(Brief):
Quote every entry word for word.

Records with modeling code
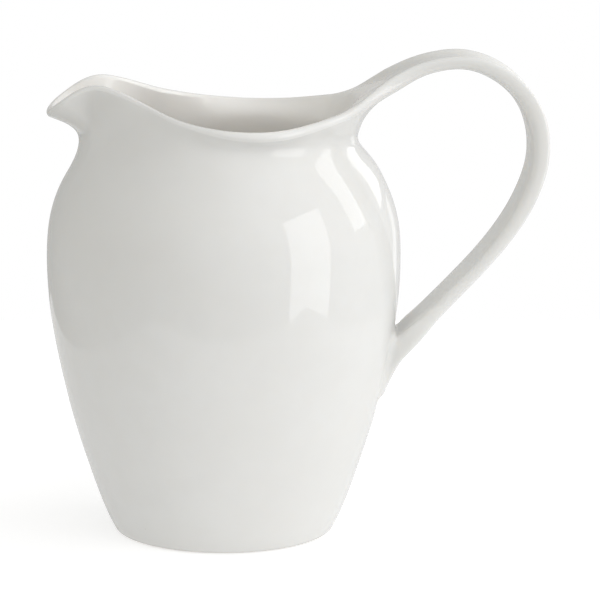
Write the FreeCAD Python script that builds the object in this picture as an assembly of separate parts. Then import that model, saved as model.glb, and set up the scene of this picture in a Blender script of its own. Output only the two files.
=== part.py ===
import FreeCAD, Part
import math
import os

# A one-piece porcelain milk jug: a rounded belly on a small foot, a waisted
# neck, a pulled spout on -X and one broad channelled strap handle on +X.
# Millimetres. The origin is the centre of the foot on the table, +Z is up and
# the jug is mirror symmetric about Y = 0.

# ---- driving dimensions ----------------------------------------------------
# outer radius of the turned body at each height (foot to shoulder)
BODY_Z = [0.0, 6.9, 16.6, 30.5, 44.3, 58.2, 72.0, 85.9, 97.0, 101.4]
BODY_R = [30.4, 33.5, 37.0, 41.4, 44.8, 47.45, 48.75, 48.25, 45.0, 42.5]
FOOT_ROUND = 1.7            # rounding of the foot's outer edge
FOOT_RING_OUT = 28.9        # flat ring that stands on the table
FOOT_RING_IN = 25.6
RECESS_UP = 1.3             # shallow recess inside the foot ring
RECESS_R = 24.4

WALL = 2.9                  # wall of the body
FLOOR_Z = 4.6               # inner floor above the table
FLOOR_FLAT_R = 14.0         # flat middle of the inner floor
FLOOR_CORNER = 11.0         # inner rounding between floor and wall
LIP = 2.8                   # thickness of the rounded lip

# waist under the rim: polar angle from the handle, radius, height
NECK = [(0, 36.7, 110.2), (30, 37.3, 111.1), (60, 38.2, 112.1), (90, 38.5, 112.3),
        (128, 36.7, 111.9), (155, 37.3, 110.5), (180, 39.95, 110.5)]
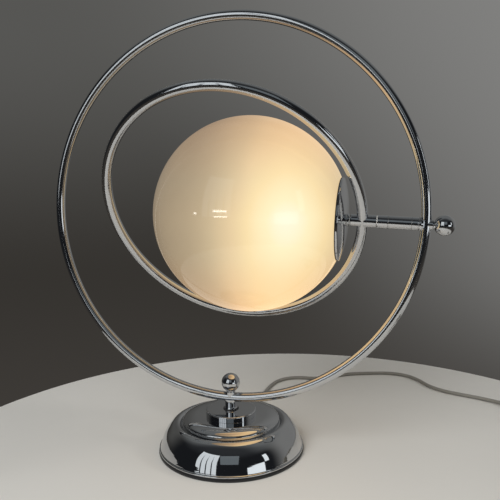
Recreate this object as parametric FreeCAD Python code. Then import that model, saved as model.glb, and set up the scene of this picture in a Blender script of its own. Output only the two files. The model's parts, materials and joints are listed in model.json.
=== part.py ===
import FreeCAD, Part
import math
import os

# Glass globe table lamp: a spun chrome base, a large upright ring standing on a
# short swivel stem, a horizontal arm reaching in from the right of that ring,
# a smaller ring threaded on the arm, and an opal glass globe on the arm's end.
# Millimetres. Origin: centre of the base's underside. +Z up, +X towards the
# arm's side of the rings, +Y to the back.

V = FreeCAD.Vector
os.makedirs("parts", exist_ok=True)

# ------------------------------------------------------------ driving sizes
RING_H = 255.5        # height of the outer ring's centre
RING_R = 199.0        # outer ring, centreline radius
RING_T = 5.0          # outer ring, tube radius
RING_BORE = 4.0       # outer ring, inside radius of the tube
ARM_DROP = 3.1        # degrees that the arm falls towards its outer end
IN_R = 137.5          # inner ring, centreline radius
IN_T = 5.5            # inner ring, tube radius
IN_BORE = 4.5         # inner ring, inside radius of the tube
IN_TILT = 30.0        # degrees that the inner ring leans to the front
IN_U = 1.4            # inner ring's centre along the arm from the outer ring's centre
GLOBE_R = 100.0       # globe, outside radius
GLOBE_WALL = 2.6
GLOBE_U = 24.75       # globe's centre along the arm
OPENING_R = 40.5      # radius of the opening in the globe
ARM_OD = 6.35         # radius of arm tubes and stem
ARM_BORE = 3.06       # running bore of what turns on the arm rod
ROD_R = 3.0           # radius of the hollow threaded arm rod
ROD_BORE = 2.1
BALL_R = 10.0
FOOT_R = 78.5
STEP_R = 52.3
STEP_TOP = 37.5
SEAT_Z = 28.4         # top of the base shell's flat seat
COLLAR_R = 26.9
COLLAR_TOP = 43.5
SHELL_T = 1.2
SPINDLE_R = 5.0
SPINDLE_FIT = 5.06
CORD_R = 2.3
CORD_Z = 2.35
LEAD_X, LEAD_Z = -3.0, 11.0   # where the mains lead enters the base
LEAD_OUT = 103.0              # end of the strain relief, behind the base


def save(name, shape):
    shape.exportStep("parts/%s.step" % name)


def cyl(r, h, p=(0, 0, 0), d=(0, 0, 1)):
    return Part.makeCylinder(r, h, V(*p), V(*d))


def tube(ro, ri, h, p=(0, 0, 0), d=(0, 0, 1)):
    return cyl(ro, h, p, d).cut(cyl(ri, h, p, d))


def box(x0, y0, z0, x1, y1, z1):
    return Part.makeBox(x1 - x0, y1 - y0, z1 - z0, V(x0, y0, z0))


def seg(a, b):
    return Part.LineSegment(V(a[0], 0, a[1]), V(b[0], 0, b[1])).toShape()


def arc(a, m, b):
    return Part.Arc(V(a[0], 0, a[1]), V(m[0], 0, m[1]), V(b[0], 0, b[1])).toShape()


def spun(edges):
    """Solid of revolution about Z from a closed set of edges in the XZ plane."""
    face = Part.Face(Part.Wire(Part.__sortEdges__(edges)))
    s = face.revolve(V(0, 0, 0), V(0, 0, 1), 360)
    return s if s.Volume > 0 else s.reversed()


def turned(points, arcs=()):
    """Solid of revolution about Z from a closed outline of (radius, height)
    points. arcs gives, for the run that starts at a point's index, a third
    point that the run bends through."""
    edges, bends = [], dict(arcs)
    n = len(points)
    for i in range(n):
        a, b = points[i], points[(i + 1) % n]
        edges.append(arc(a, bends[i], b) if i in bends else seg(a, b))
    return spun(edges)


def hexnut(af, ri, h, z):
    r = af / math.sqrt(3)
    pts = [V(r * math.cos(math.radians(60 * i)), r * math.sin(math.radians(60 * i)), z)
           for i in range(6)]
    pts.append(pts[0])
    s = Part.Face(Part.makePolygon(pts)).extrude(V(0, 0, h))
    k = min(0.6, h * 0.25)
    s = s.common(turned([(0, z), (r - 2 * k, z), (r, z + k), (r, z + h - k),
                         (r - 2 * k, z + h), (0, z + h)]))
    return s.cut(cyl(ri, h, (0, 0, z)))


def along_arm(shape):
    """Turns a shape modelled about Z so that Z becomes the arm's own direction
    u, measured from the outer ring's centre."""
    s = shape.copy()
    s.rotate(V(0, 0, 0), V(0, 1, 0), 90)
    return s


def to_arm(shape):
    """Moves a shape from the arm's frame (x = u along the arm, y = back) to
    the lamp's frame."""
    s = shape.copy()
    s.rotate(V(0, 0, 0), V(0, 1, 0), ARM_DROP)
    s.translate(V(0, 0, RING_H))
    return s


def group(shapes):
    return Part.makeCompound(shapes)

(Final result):
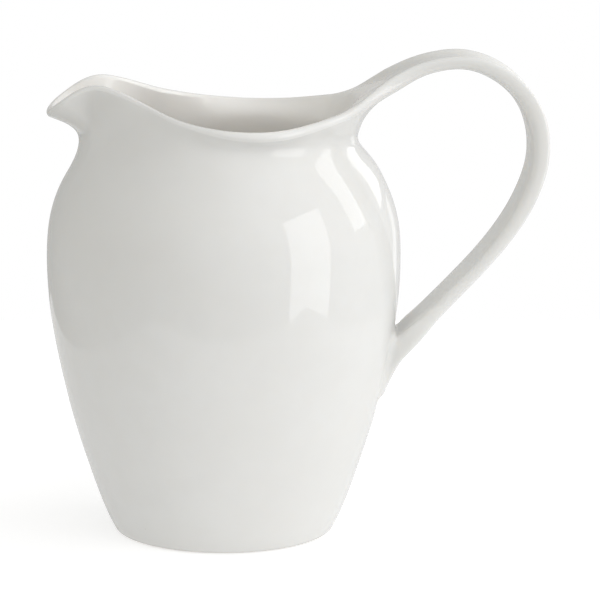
Write the FreeCAD Python script that builds the object in this picture as an assembly of separate parts. Then import that model, saved as model.glb, and set up the scene of this picture in a Blender script of its own. Output only the two files.
=== part.py ===
import FreeCAD, Part
import math
import os

# A one-piece porcelain milk jug: a rounded belly on a small foot, a waisted
# neck, a pulled spout on -X and one broad channelled strap handle on +X.
# Millimetres. The origin is the centre of the foot on the table, +Z is up and
# the jug is mirror symmetric about Y = 0.

# ---- driving dimensions ----------------------------------------------------
# outer radius of the turned body at each height (foot to shoulder)
BODY_Z = [0.0, 6.9, 16.6, 30.5, 44.3, 58.2, 72.0, 85.9, 97.0, 101.4]
BODY_R = [30.4, 33.5, 37.0, 41.4, 44.8, 47.45, 48.75, 48.25, 45.0, 42.5]
FOOT_ROUND = 1.7            # rounding of the foot's outer edge
FOOT_RING_OUT = 28.9        # flat ring that stands on the table
FOOT_RING_IN = 25.6
RECESS_UP = 1.3             # shallow recess inside the foot ring
RECESS_R = 24.4

WALL = 2.9                  # wall of the body
FLOOR_Z = 4.6               # inner floor above the table
FLOOR_FLAT_R = 14.0         # flat middle of the inner floor
FLOOR_CORNER = 11.0         # inner rounding between floor and wall
LIP = 2.8                   # thickness of the rounded lip

# waist under the rim: polar angle from the handle, radius, height
NECK = [(0, 36.7, 110.2), (30, 37.3, 111.1), (60, 38.2, 112.1), (90, 38.5, 112.3),
        (128, 36.7, 111.9), (155, 37.3, 110.5), (180, 39.95, 110.5)]
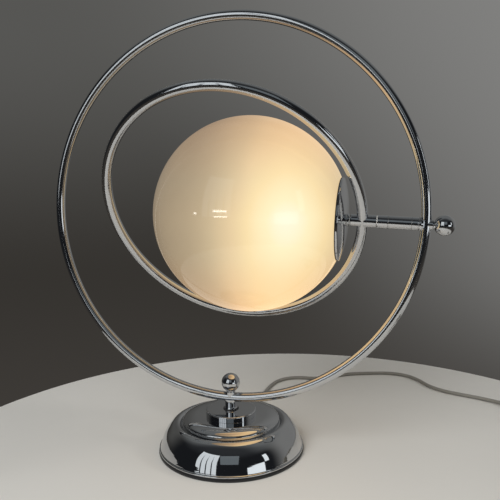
Recreate this object as parametric FreeCAD Python code. Then import that model, saved as model.glb, and set up the scene of this picture in a Blender script of its own. Output only the two files. The model's parts, materials and joints are listed in model.json.
=== part.py ===
import FreeCAD, Part
import math
import os

# Glass globe table lamp: a spun chrome base, a large upright ring standing on a
# short swivel stem, a horizontal arm reaching in from the right of that ring,
# a smaller ring threaded on the arm, and an opal glass globe on the arm's end.
# Millimetres. Origin: centre of the base's underside. +Z up, +X towards the
# arm's side of the rings, +Y to the back.

V = FreeCAD.Vector
os.makedirs("parts", exist_ok=True)

# ------------------------------------------------------------ driving sizes
RING_H = 255.5        # height of the outer ring's centre
RING_R = 199.0        # outer ring, centreline radius
RING_T = 5.0          # outer ring, tube radius
RING_BORE = 4.0       # outer ring, inside radius of the tube
ARM_DROP = 3.1        # degrees that the arm falls towards its outer end
IN_R = 137.5          # inner ring, centreline radius
IN_T = 5.5            # inner ring, tube radius
IN_BORE = 4.5         # inner ring, inside radius of the tube
IN_TILT = 30.0        # degrees that the inner ring leans to the front
IN_U = 1.4            # inner ring's centre along the arm from the outer ring's centre
GLOBE_R = 100.0       # globe, outside radius
GLOBE_WALL = 2.6
GLOBE_U = 24.75       # globe's centre along the arm
OPENING_R = 40.5      # radius of the opening in the globe
ARM_OD = 6.35         # radius of arm tubes and stem
ARM_BORE = 3.06       # running bore of what turns on the arm rod
ROD_R = 3.0           # radius of the hollow threaded arm rod
ROD_BORE = 2.1
BALL_R = 10.0
FOOT_R = 78.5
STEP_R = 52.3
STEP_TOP = 37.5
SEAT_Z = 28.4         # top of the base shell's flat seat
COLLAR_R = 26.9
COLLAR_TOP = 43.5
SHELL_T = 1.2
SPINDLE_R = 5.0
SPINDLE_FIT = 5.06
CORD_R = 2.3
CORD_Z = 2.35
LEAD_X, LEAD_Z = -3.0, 11.0   # where the mains lead enters the base
LEAD_OUT = 103.0              # end of the strain relief, behind the base


def save(name, shape):
    shape.exportStep("parts/%s.step" % name)


def cyl(r, h, p=(0, 0, 0), d=(0, 0, 1)):
    return Part.makeCylinder(r, h, V(*p), V(*d))


def tube(ro, ri, h, p=(0, 0, 0), d=(0, 0, 1)):
    return cyl(ro, h, p, d).cut(cyl(ri, h, p, d))


def box(x0, y0, z0, x1, y1, z1):
    return Part.makeBox(x1 - x0, y1 - y0, z1 - z0, V(x0, y0, z0))


def seg(a, b):
    return Part.LineSegment(V(a[0], 0, a[1]), V(b[0], 0, b[1])).toShape()


def arc(a, m, b):
    return Part.Arc(V(a[0], 0, a[1]), V(m[0], 0, m[1]), V(b[0], 0, b[1])).toShape()


def spun(edges):
    """Solid of revolution about Z from a closed set of edges in the XZ plane."""
    face = Part.Face(Part.Wire(Part.__sortEdges__(edges)))
    s = face.revolve(V(0, 0, 0), V(0, 0, 1), 360)
    return s if s.Volume > 0 else s.reversed()


def turned(points, arcs=()):
    """Solid of revolution about Z from a closed outline of (radius, height)
    points. arcs gives, for the run that starts at a point's index, a third
    point that the run bends through."""
    edges, bends = [], dict(arcs)
    n = len(points)
    for i in range(n):
        a, b = points[i], points[(i + 1) % n]
        edges.append(arc(a, bends[i], b) if i in bends else seg(a, b))
    return spun(edges)


def hexnut(af, ri, h, z):
    r = af / math.sqrt(3)
    pts = [V(r * math.cos(math.radians(60 * i)), r * math.sin(math.radians(60 * i)), z)
           for i in range(6)]
    pts.append(pts[0])
    s = Part.Face(Part.makePolygon(pts)).extrude(V(0, 0, h))
    k = min(0.6, h * 0.25)
    s = s.common(turned([(0, z), (r - 2 * k, z), (r, z + k), (r, z + h - k),
                         (r - 2 * k, z + h), (0, z + h)]))
    return s.cut(cyl(ri, h, (0, 0, z)))


def along_arm(shape):
    """Turns a shape modelled about Z so that Z becomes the arm's own direction
    u, measured from the outer ring's centre."""
    s = shape.copy()
    s.rotate(V(0, 0, 0), V(0, 1, 0), 90)
    return s


def to_arm(shape):
    """Moves a shape from the arm's frame (x = u along the arm, y = back) to
    the lamp's frame."""
    s = shape.copy()
    s.rotate(V(0, 0, 0), V(0, 1, 0), ARM_DROP)
    s.translate(V(0, 0, RING_H))
    return s


def group(shapes):
    return Part.makeCompound(shapes)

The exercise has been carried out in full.